The threshold question in any federal matter is whether the District of Delaware has subject-matter jurisdiction. Federal question jurisdiction applies when a claim arises under the Constitution, a federal statute, or a treaty. Diversity jurisdiction requires that no plaintiff share state citizenship with any defendant and that the amount in controversy exceed $75,000 (28 U.S.C. § 1332).

Federal vs. state forum distinction — Delaware state courts, including the Court of Chancery, retain exclusive jurisdiction over purely state-law corporate matters such as books-and-records demands, appraisal actions, and fiduciary duty claims not raising a federal question. The District of Delaware does not hear those cases absent an independent federal basis. For an overview of state-level legal infrastructure, the Delaware legal system overview provides the broader context.

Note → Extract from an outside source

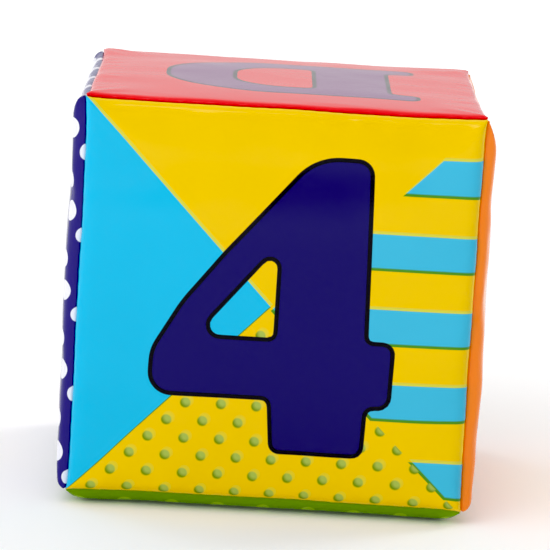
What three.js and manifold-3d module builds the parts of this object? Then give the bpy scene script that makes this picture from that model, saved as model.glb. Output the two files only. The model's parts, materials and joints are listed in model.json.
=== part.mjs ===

Venue and transfer — Even where federal jurisdiction exists, venue may be improper. Under 28 U.S.C. § 1404(a), a district court may transfer a case to another district for the convenience of parties and witnesses or in the interest of justice. Patent plaintiffs frequently choose Delaware as a venue, but the Supreme Court's decision in TC Heartland LLC v. Kraft Foods Group Brands LLC, 581 U.S. 258 (2017), narrowed permissible patent venue to districts where the defendant is incorporated or has a regular and established place of business.

Removal jurisdiction — State court defendants may remove eligible cases to the District of Delaware under 28 U.S.C. § 1441, subject to the 30-day removal deadline and the prohibition on removal based solely on diversity when a defendant is a citizen of Delaware (28 U.S.C. § 1441(b)(2)).